Even though Marion was concerned with a garnishment proceeding a process specifically exempted in the statute, we feel that a divorce proceeding falls equally within the statute as an exemption under the category "or other process of law whatsoever". By inserting this clause, "or other process of law whatsoever", the Legislature has seemingly declared, in broad and sweeping language, without exception, that all allowances, benefits, funds, moneys, investments, and income under the aforementioned statute are not subject to any judicial process. As this Court enunciated in Marion:
"The existence of the fund is a well recognized incentive to faithful discharge of duties during the period of active service. It is of great benefit to the employees to have their accumulated contributions protected both during the working years and those years thereafter when they are unable to perform service in their profession." Marion v Vaughn, supra, at 457.

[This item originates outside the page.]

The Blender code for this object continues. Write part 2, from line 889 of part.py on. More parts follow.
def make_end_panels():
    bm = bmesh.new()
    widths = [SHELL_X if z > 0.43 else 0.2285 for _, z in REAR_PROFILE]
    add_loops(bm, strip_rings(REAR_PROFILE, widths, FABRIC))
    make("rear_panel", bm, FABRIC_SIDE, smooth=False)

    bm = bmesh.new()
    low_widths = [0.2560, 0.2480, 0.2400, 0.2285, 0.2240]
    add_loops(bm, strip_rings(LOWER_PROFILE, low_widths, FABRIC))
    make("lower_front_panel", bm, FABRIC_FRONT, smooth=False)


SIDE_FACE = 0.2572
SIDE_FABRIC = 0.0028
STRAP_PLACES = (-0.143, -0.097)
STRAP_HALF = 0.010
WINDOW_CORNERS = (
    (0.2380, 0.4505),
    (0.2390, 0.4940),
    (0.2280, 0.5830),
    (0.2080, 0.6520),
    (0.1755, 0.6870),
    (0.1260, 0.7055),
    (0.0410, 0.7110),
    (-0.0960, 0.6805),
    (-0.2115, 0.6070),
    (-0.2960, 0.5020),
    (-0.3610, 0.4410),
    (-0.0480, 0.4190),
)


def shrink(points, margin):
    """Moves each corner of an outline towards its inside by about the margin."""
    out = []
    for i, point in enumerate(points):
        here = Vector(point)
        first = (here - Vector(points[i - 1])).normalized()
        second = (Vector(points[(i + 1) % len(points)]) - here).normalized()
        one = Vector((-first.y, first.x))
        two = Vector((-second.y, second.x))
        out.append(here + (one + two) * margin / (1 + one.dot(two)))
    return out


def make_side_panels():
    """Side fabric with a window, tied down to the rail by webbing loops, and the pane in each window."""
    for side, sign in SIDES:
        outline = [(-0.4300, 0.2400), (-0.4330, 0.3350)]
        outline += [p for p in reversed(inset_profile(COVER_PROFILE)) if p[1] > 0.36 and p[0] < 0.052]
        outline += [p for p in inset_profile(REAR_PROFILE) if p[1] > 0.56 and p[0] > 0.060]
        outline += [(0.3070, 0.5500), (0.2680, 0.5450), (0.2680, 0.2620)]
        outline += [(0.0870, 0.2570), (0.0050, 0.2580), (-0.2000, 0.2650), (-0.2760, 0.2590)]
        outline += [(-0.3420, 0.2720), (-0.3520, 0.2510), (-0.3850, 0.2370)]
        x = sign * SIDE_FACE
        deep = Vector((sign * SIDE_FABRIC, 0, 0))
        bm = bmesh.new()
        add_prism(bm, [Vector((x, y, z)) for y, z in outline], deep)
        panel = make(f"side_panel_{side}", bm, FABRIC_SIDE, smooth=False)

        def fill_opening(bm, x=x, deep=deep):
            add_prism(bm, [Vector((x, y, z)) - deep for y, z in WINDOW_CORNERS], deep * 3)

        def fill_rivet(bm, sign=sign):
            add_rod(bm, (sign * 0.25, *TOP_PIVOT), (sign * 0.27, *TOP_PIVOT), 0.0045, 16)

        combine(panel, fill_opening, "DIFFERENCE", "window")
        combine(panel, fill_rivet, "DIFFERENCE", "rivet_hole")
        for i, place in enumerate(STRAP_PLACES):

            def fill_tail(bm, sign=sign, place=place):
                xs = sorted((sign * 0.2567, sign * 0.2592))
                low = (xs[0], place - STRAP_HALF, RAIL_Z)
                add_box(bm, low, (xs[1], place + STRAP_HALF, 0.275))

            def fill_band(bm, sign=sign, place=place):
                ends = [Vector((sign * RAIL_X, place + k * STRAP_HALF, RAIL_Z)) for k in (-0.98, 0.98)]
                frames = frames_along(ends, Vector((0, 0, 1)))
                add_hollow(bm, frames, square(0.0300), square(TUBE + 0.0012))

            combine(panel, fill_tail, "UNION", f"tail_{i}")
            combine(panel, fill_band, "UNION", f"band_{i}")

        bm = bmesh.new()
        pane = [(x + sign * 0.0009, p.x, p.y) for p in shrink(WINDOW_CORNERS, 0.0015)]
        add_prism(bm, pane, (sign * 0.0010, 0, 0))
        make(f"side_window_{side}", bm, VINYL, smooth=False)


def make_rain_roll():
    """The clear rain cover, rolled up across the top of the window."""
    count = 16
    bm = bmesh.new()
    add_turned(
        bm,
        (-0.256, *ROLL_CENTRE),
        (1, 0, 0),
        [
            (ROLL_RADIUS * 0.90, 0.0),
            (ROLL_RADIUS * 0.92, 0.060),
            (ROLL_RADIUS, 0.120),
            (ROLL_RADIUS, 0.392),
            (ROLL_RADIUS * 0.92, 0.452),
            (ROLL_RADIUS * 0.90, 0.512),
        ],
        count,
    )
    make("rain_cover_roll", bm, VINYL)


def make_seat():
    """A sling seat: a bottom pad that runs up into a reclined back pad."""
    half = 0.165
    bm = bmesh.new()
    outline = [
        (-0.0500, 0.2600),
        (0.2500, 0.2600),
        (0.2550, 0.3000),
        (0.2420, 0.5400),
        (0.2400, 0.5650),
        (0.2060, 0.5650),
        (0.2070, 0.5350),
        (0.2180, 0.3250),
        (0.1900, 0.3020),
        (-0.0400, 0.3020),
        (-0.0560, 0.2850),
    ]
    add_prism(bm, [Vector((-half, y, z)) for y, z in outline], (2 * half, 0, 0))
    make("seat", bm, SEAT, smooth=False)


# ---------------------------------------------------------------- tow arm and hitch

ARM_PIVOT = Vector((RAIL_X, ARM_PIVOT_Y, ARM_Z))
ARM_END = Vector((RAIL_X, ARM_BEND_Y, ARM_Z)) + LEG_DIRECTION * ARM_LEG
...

Thus, in determining here that the accumulated contributions in question are exempt from process in a divorce proceeding, we find that the trial court had no authority to issue such an order. The accumulated contributions to the Michigan Public School Employees' Retirement Fund of a person who has ceased to be a public school employee in Michigan prior to attaining eligibility for a regular retirement allowance, are not subject to process in a divorce proceeding pursuant to MCLA 38.225; MSA 15.893 (25). Consequently, this matter is remanded to the Wexford County Circuit Court for compliance with this opinion.
NOTES
[*] Former circuit judge, sitting on the Court of Appeals by assignment pursuant to Const 1963, art 6, § 23 as amended in 1968.
[1] When Mr. Cunningham left the public school service in Michigan he made a request for a refund of his contributions with the apparent intention of teaching in another state. But, on October 19, 1970, he submitted a request that his application for refund be withdrawn. He stated his intention was to again teach in Michigan and that he wanted his application for a refund dismissed. The refund has not been made.
[2] MCLA 38.201 et seq; MSA 15.893(1) et seq.